Родители были интеллигентами и уделяли большое внимание культуре речи.Леонид никогда не слышал от них грубых и вульгарных слов, хотя их отношения не были идеальными.От других людей он, разумеется, слышал все, что угодно, в том числе и нецензурщину.Это не ошеломляло, будучи привычным, а просто попадало в категорию "плохого", однако Леонид часто удивлялся, не понимая, зачем нужны неприятные, грязные выражения. Став постарше, он начал понимать, что брутальность, в принципе, отражает неудовлетворенность людей своими неудачами, их антипатии и агрессивность. В это достаточно убедительное объяснение все - таки не укладывалась то, что сквернословие имеет значительно более широкое распространение, чем реакция на неудачи, оно используется в самых безобидных ситуациях и даже выглядит шиком. Было ясно, что оно часто играет роль определенного способа самоутверждения.

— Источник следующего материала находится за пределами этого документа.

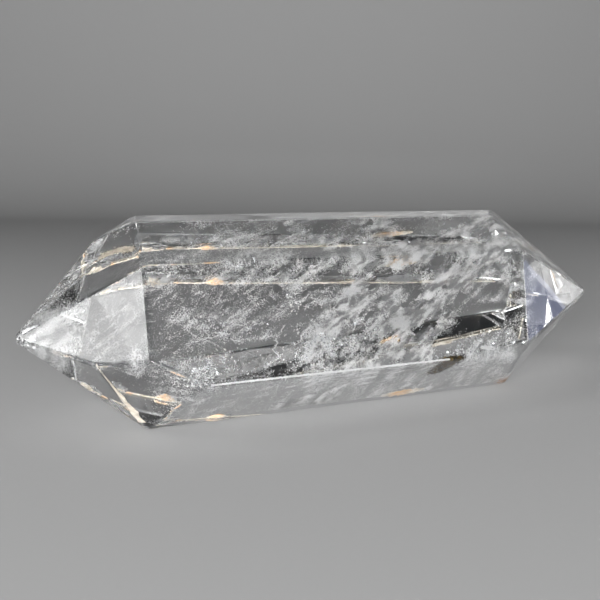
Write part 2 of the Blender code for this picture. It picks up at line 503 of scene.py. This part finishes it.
# THE NATURAL SKIN
# Where the grinding never reached, the stone keeps its rough, cream-coloured skin: a ragged line
# along the back edge with a few broad patches, and a chipped strip under the left tip. Iron in the
# ground has stained it orange in places.
SKIN_DEPTH = 0.09
SKIN_THICK = 0.10

# How far the skin reaches up and down from the back edge, as (x, half length, up, down)
SPINE_PATCHES = [
    (-23.6, 1.0, 0.9, 0.2),
    (-15.6, 1.1, 0.8, 0.2),
    (4.0, 2.2, 0.4, 0.1),
    (16.5, 2.5, 0.4, 0.1),
]
STAINS = [(-15.6, 13.4, 8.6, 1.7), (11.2, 13.1, 9.6, 2.6), (-20.4, 13.8, 8.0, 0.9)]


def rough_skin():
    """Chalky quartz skin: cream with grey hollows, stained by iron, and quite matt."""
    material, tree, output, place = new_material("rough_quartz_skin")
    grain = add_node(
        tree,
        "ShaderNodeTexNoise",
        values={"Scale": 1.0 / (1.1 * MM), "Detail": 6.0, "Roughness": 0.65},
        links={"Vector": place},
    )
    cream = add_node(tree, "ShaderNodeValToRGB", links={"Fac": grain.outputs["Fac"]})
    cream.color_ramp.elements[0].position = 0.34
    cream.color_ramp.elements[0].color = tint("A59A88")
    cream.color_ramp.elements[1].position = 0.62
    cream.color_ramp.elements[1].color = tint("EFE8DB")
    stained = None
    for x, y, z, radius in STAINS:
        away = add_node(
            tree,
            "ShaderNodeVectorMath",
            {"operation": "DISTANCE"},
            {1: (x * MM, y * MM, z * MM)},
            {0: place},
        )
        near = add_node(
            tree,
            "ShaderNodeMapRange",
            {"interpolation_type": "SMOOTHSTEP"},
            {"From Min": radius * MM, "From Max": radius * 0.35 * MM},
            {"Value": away.outputs["Value"]},
        )
        if stained is None:
            stained = near.outputs["Result"]
        else:
            both = add_node(
                tree, "ShaderNodeMath", {"operation": "MAXIMUM"}, None, {0: stained, 1: near.outputs["Result"]}
            )
            stained = both.outputs["Value"]
    blotched = add_node(
        tree, "ShaderNodeMath", {"operation": "MULTIPLY"}, None, {0: stained, 1: grain.outputs["Fac"]}
    )
    share = add_node(
        tree, "ShaderNodeMath", {"operation": "MULTIPLY"}, {1: 1.7}, {0: blotched.outputs["Value"]}
    )
    share.use_clamp = True
    colour = add_node(
        tree,
        "ShaderNodeMix",
        {"data_type": "RGBA"},
        {7: tint("E0B98E")},
        {0: share.outputs["Value"], 6: cream.outputs["Color"]},
    )
    bump = add_node(
        tree,
        "ShaderNodeBump",
        values={"Strength": 0.8, "Distance": 0.12 * MM},
        links={"Height": grain.outputs["Fac"]},
    )
    shader = add_node(
        tree,
        "ShaderNodeBsdfPrincipled",
        values={"Roughness": 0.88},
        links={"Base Color": colour.outputs[2], "Normal": bump.outputs["Normal"]},
    )
    tree.links.new(shader.outputs["BSDF"], output.inputs["Surface"])
    return material


def crust(name, first, second, start, end, reach, seed, material):
    """A ragged strip of skin along an edge of the stone, pressed a little into it.

    reach gives how far the strip goes at x, as distances from the edge: more than zero on the
    first face, less on the second.
    """
    point, way = edge_line(first, second)
    mesh = bmesh.new()
    bmesh.ops.create_grid(mesh, x_segments=int(abs(end - start) / 0.2), y_segments=12, size=0.5)
    outward = Vector(NORMALS[first] + NORMALS[second]).normalized()
    falls = []
    for number, other in ((first, second), (second, first)):
        fall = Vector(np.cross(way, NORMALS[number])).normalized()
        falls.append(-fall if fall.dot(Vector(NORMALS[other])) > 0.0 else fall)
    for vertex in mesh.verts:
        x = start + (vertex.co.x + 0.5) * (end - start)
        centre = Vector(point + (x - point[0]) / way[0] * way)
        low, high = reach(x)
        side = vertex.co.y * 2.0
        ragged = 1.0 + 0.9 * noise.fractal(Vector((x * 1.4, 5.5 + 2.5 * side, seed)), 0.7, 2.0, 5)
        far = (low + high) / 2 + (high - low) / 2 * side * ragged
        spot = centre + (falls[0] if far > 0.0 else falls[1]) * abs(far)
        hit = SURFACE.ray_cast((spot + outward * 3.0) * MM, -outward)[0]
        ground = hit / MM if hit else spot
        lump = noise.fractal(ground * 1.6, 0.7, 2.0, 4)
        vertex.co = (ground - outward * (SKIN_DEPTH + 0.05 * lump)) * MM
    body = bmesh.ops.extrude_face_region(mesh, geom=mesh.faces[:])
    inner = [item for item in body["geom"] if isinstance(item, bmesh.types.BMVert)]
    bmesh.ops.translate(mesh, verts=inner, vec=-outward * SKIN_THICK * MM)
    bmesh.ops.recalc_face_normals(mesh, faces=mesh.faces)
    return join_piece(name, mesh, material)


def spine_reach(x):
    up, down = 0.13, 0.05
    for centre, half, patch_up, patch_down in SPINE_PATCHES:
        swell = math.exp(-(((x - centre) / half) ** 4))
        up = max(up, patch_up * swell)
        down = max(down, patch_down * swell)
    return -down, up


def stain_reach(x):
    half = 0.75 * max(1.0 - ((x - 11.2) / 3.4) ** 2, 0.02) ** 0.5
    middle = 4.1 + 0.22 * (x - 11.2)
    return middle - half * 0.9, middle + half


def chin_reach(x):
    swell = min(max((x + 32.6) / 3.2, 0.0), 1.0)
    return -(0.05 + 0.40 * swell), 0.05 + 0.40 * swell


skin = rough_skin()
LEFT_UNDER_FACE = face_near(-0.674, -0.379, -0.633)
LEFT_CHIN_FACE = face_near(-0.512, -0.612, -0.603)
crust("back_edge_skin", CREST_FACE, SPINE_FACE, -26.0, 27.0, spine_reach, 2.0, skin)
crust("back_stain", CREST_FACE, SPINE_FACE, 7.9, 14.5, stain_reach, 5.0, skin)
crust("left_chin_skin", LEFT_UNDER_FACE, LEFT_CHIN_FACE, -33.8, -28.5, chin_reach, 9.0, skin)

rng = np.random.default_rng(29)
tip_crumbs = crumbs([(-30.4, 1.2, 17.6), (-29.6, 0.5, 18.2), (-28.6, -0.5, 18.5), (-27.6, -1.9, 18.6)], 0.22, 2600, rng)
swarm("tip_skin_crumbs", tip_crumbs[inside(tip_crumbs, 0.1)], 0.08, 0.18, rng, skin)

# THE IRON STAINS
# Rusty specks of iron oxide that crept into fine cracks just under the lower front face, and a
# brown tinge in the right corner of the foot.
IRON_CLUSTERS = [(5.0, 0.9, 0.6, 0.5, 1500), (4.8, 1.9, 0.7, 0.6, 1500), (4.6, 2.9, 0.5, 0.5, 2000), (4.4, 3.7, 0.4, 0.3, 700)]


def iron_oxide():
    """Brown iron oxide, olive where it is thick: earthy and matt."""
    material, tree, output, place = new_material("brown_iron_oxide")
    spread = add_node(
        tree, "ShaderNodeTexNoise", values={"Scale": 1.0 / (0.5 * MM), "Detail": 2.0}, links={"Vector": place}
    )
    colour = add_node(tree, "ShaderNodeValToRGB", links={"Fac": spread.outputs["Fac"]})
    colour.color_ramp.elements[0].position = 0.40
    colour.color_ramp.elements[0].color = tint("1C1608")
    colour.color_ramp.elements[1].position = 0.60
    colour.color_ramp.elements[1].color = tint("54400F")
    shader = add_node(
        tree, "ShaderNodeBsdfPrincipled", values={"Roughness": 0.9}, links={"Base Color": colour.outputs["Color"]}
    )
    tree.links.new(shader.outputs["BSDF"], output.inputs["Surface"])
    return material


rng = np.random.default_rng(31)
prow_point, prow_way = edge_line(PROW_FACE, KEEL_FACE)
down_keel = np.cross(NORMALS[KEEL_FACE], prow_way)
down_keel *= -1.0 if down_keel[2] > 0.0 else 1.0
stain_spots = []
for x, drop, wide, tall, count in IRON_CLUSTERS:
    along = prow_point + ((rng.normal(x, wide, count) - prow_point[0]) / prow_way[0])[:, None] * prow_way
    fall = rng.normal(drop, tall, count)[:, None] * down_keel
    stain_spots.append(along + fall - rng.uniform(0.26, 0.50, count)[:, None] * NORMALS[KEEL_FACE])
stain_spots = np.concatenate(stain_spots)
stain_spots = stain_spots[inside(stain_spots, 0.20)]
swarm("iron_specks", stain_spots, 0.06, 0.16, rng, iron_oxide())
foot_tinge = cloud_at((20.0, -6.2, 1.1), (1.5, 0.9, 0.9), 900, rng)
swarm("foot_stain", foot_tinge, 0.06, 0.14, rng, fluid_cavities("rusty_fluid_cavities", "B98A5A", 0.6, 0.0, 0.5))

# THE STUDIO
VIEW_TURN = math.radians(26.547)
VIEW_DROP = math.radians(8.677)
VIEW_ROLL = math.radians(0.526)


def studio_floor():
    mesh = bmesh.new()
    bmesh.ops.create_grid(mesh, x_segments=2, y_segments=120, size=1.0)
    radius = 0.30
    start = 0.35
    for vertex in mesh.verts:
        run = (vertex.co.y + 1.0) * 0.9 - 0.6
        x = vertex.co.x * 1.6
        if run < start:
            y, z = run, 0.0
        elif run < start + radius * math.pi / 2:
            turn = (run - start) / radius
            y, z = start + radius * math.sin(turn), radius - radius * math.cos(turn)
        else:
            y, z = start + radius, radius + run - start - radius * math.pi / 2
        vertex.co = (x, y, z - 0.00004)
    bmesh.ops.rotate(mesh, verts=mesh.verts, cent=(0, 0, 0), matrix=Matrix.Rotation(-VIEW_TURN, 3, "Z"))
    for face in mesh.faces:
        face.smooth = True
    bmesh.ops.recalc_face_normals(mesh, faces=mesh.faces)
    data = bpy.data.meshes.new("studio_floor")
    mesh.to_mesh(data)
    mesh.free()
    floor = bpy.data.objects.new("studio_floor", data)
    bpy.context.scene.collection.objects.link(floor)
    material, tree, output, place = new_material("matt_paper")
    shader = add_node(tree, "ShaderNodeBsdfPrincipled", values={"Base Color": tint("999999"), "Roughness": 0.8})
    tree.links.new(shader.outputs["BSDF"], output.inputs["Surface"])
    data.materials.append(material)
    return floor


floor = studio_floor()


def soft_box(name, turn, rise, distance, wide, high, radiance, spread, aim=(0.0, 0.0, 10.0)):
    data = bpy.data.lights.new(name, "AREA")
    data.shape = "RECTANGLE"
    data.size = wide
    data.size_y = high
    data.energy = radiance * wide * high * math.pi
    data.spread = math.radians(spread)
    light = bpy.data.objects.new(name, data)
    turn, rise = math.radians(turn), math.radians(rise)
    way = Vector((math.sin(turn) * math.cos(rise), math.cos(turn) * math.cos(rise), math.sin(rise)))
    light.location = way * distance + Vector(aim) * MM
    light.rotation_euler = way.to_track_quat("Z", "Y").to_euler()
    bpy.context.scene.collection.objects.link(light)
    return light


soft_box("glare_box", -80.0, 39.5, 0.45, 0.17, 0.13, 6.5, 180.0, (-33.0, -8.0, 11.0))
soft_box("front_box", -150.0, 9.0, 0.50, 0.41, 0.15, 58.0, 180.0)
soft_box("right_low", 104.0, 9.0, 0.40, 0.24, 0.12, 4.0, 180.0)
soft_box("top_panel", 28.0, 8.0, 0.50, 0.24, 0.05, 0.20, 180.0)
soft_box("tip_box", 75.3, 6.2, 0.40, 0.036, 0.05, 1.2, 180.0, (36.0, -6.0, 12.0))
soft_box("tip_sky", 79.8, 6.7, 0.39, 0.030, 0.05, 0.9, 180.0, (36.0, -6.0, 12.0)).data.color = (0.55, 0.62, 1.0)

world = bpy.data.worlds.new("dim_room")
bpy.context.scene.world = world
world.use_nodes = True
world.node_tree.nodes["Background"].inputs["Color"].default_value = tint("2A2B2C")
world.node_tree.nodes["Background"].inputs["Strength"].default_value = 1.0

camera_data = bpy.data.cameras.new("camera")
camera_data.lens = 51.09
camera_data.sensor_width = 36.0
camera_data.clip_start = 0.005
camera = bpy.data.objects.new("camera", camera_data)
bpy.context.scene.collection.objects.link(camera)
forward = Vector(
    (
        math.sin(VIEW_TURN) * math.cos(VIEW_DROP),
        math.cos(VIEW_TURN) * math.cos(VIEW_DROP),
        -math.sin(VIEW_DROP),
    )
)
level = Vector((math.cos(VIEW_TURN), -math.sin(VIEW_TURN), 0.0))
upright = level.cross(forward)
right = math.cos(VIEW_ROLL) * level + math.sin(VIEW_ROLL) * upright
up = math.cos(VIEW_ROLL) * upright - math.sin(VIEW_ROLL) * level
pose = Matrix((right, up, -forward)).transposed().to_4x4()
camera.matrix_world = Matrix.Translation(Vector((-52.433, -91.202, 27.470)) * MM) @ pose
bpy.context.scene.camera = camera
bpy.context.scene.view_settings.view_transform = "Standard"
bpy.context.scene.cycles.max_bounces = 24
bpy.context.scene.cycles.glossy_bounces = 16
bpy.context.scene.cycles.transmission_bounces = 24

Кроме того брутальность, вошедшая в лексикон как некая постоянная составляющая, наблюдающаяся у значительной части восточнославянского населения, повидимому играет роль проклятия, посылаемого всему негативному в жизни. Это относится, например, к распространенной привычке постоянно употреблять слово "б..." даже в самых спокойных и беспроблемных разговорах. Видимо, человек использует это как некую атаку на все, что портит ему жизнь.
Но откровенное сквернословие являлась только частью того конфликтного стиля общения, который был типичным для советского и постсоветского мира. Кроме прямой брутальности существовала богатая техника всяческих высмеиваний, передразниваний, поддевок, скабрезных шуток. Часто они строились на материале брутальных, в том числе и нецензурных выражений или как - либо обыгрывали их, другие были просто грубыми или агрессивными по содержанию. Это была самая популярная область ежедневного массового остроумия.
В первых рядах данной практики шел диалог в стиле
перебранки, предполагающий острые, обрезающие ответы на различные затрудняющие просьбы, предложения и поручения. Это был как бы стиль уверенного в себе и знающего жизнь человека, а не размазни и тугодума, это был некий стилевой блеск
– Ты мог бы сейчас сходить в магазин?
– Как же, спешу и падаю.
– Одолжи мне пожалуйста пять рублей.
– А хуже тебе не будет?
– Ты мог бы из зарплаты выделить деньги на новый телевизор?
– Держи карман шире.
Диалоги в данном стиле были обычными или даже преобладающими во многих семьях, они не считались скандальными, но фактически поддерживали постояннй градус агрессивности, приучая к такому стилю и подрастающее поколение. К этому же жанру относились стереотипные или рифмованные грубоватые ответы на некоторые часто повторяющиеся выражения.
– Я думал...
– Индюк думал, да в суп попал.
– Если бы у меня было...
– Если бы да кабы, то во рту выросли бы грибы.